Amnesty International open letter released on the eve of the JHA Council
Brussels (26 November) As European Justice and Home Affairs ministers prepare to meet in Brussels on 28-29 November 2002, Amnesty International releases its analysis of the subjects up for discussion, but also presents its concerns about where the overall Common Asylum Policy is heading. (See: “Missing: A Common Asylum Policy that is ambitious, coherent and protection-centred” available on link at end of page).
“Instead of concentrating on harmonizing protection of refugees at the highest possible level, it is clear that many EU Member States are continuing to adopt a “go it alone” approach,” said Dick Oosting, Director of Amnesty International’s EU Office. “Many elements of the EU’s so-called Common Asylum Policy may effectively end up as ‘empty boxes’ which refer back to national legislation for the critical issues.”
“The whole crisis surrounding the closure of the Sangatte refugee camp in France is indicative of the lack of political will in Europe to deal fairly and equitably with refugees. The result is likely to be “harmonization” at the lowest common denominator.”
Amnesty International’s analysis released today outlines the organization’s specific concerns about proposals to be discussed at this week’s JHA Council including:
Dublin II based on flawed principles
A proper common asylum policy depends on a coherent and regulated flow of refugees and asylum seekers inside the EU. Basing criteria on the issue of border controls is not working. Amnesty International calls on the JHA Council to abandon the current system based on border controls and to further strengthen provisions of the so-called humanitarian clause that takes into account cultural or family links.
Definition of refugees/complementary forms of protection – eroding international obligations/new interpretations following September 11
Who qualifies to be a refugee, and what procedures are adopted in relation to refugees, are key elements of the Common Asylum Policy. Amnesty International underlines that the Geneva Convention must be paramount, and that complementary forms of protection should only be used in cases where the claimant does not fall under one of the five grounds in that Convention.
Amnesty International fears that in the aftermath of September 11 provisions of the directive may include reference to public order and national security, in such a way as to broaden the scope of exclusion clauses and undermine the absolute nature of the principle of non-refoulement.
Afghanistan: few safeguards for repatriated refugees
Amnesty International is deeply concerned that the draft EU repatriation plan does not include appropriate safeguards regarding the security of returnees. The plan lacks an appropriate monitoring mechanism and clear obligations not to go ahead with repatriation if the human rights situation does not allow for safe return.
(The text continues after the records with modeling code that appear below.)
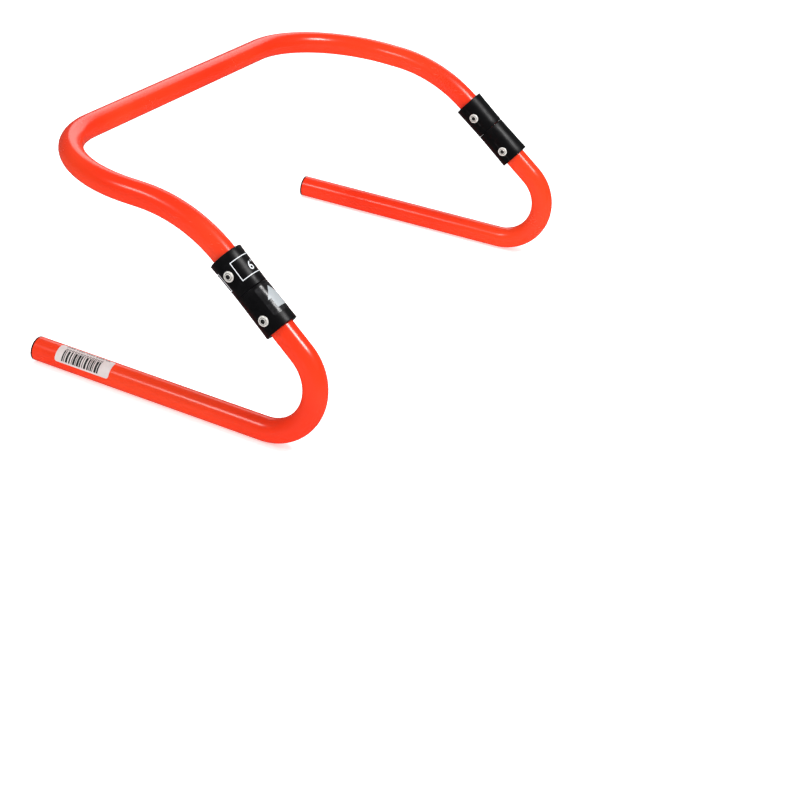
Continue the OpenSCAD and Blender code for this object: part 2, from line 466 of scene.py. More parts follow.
class Graph:
    """The node graph of one new material."""

    def __init__(self, name: str) -> None:
        """Starts a material with its Principled shader.

        Args:
            name: The material's name.
        """
        self.material = bpy.data.materials.new(name)
        self.material.use_nodes = True
        self.tree = self.material.node_tree
        self.shader = self.tree.nodes["Principled BSDF"]

    def node(
        self,
        kind: str,
        settings: dict[str, object] | None = None,
        inputs: dict[str | int, object] | None = None,
    ) -> bpy.types.Node:
        """Adds one node.

        Args:
            kind: The node's type name.
            settings: Properties that are set first.
            inputs: Values or links for its input sockets, by name or index.

        Returns:
            The new node.
        """
        node = self.tree.nodes.new(kind)
        for key, value in (settings or {}).items():
            setattr(node, key, value)
        for key, value in (inputs or {}).items():
            self.feed(node.inputs[key], value)
        return node

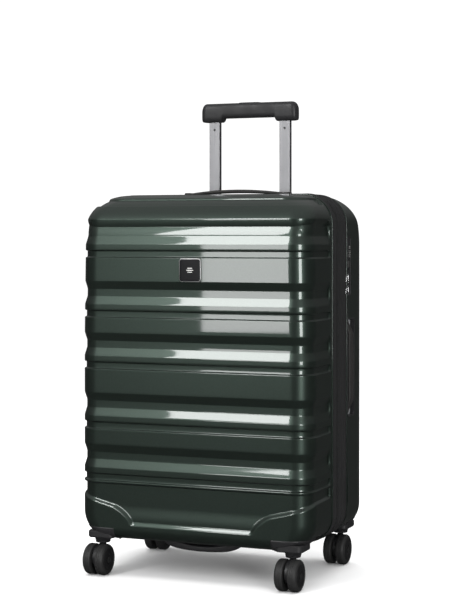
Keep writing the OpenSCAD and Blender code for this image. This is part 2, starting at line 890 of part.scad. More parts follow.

Readmission agreements/partnership with countries of origin: burden shifting rather than burden sharing
Amnesty International believes that the “integrated approach” to migration management has so far produced little more than an extension of the restrictive asylum and immigration policies, rather than directing of political, development or economic co-operation from a human rights perspective to prevent the causes of people fleeing their countries. Partnership with countries of origin and transit is the euphemism for a policy orientation that is rooted in the well-known phenomenon of burden shifting rather than burden sharing. Amnesty International is also concerned that readmission clauses, which are negotiated as standard elements in agreements the EU concludes with third countries, may amount to trading human beings in exchange for financial aid.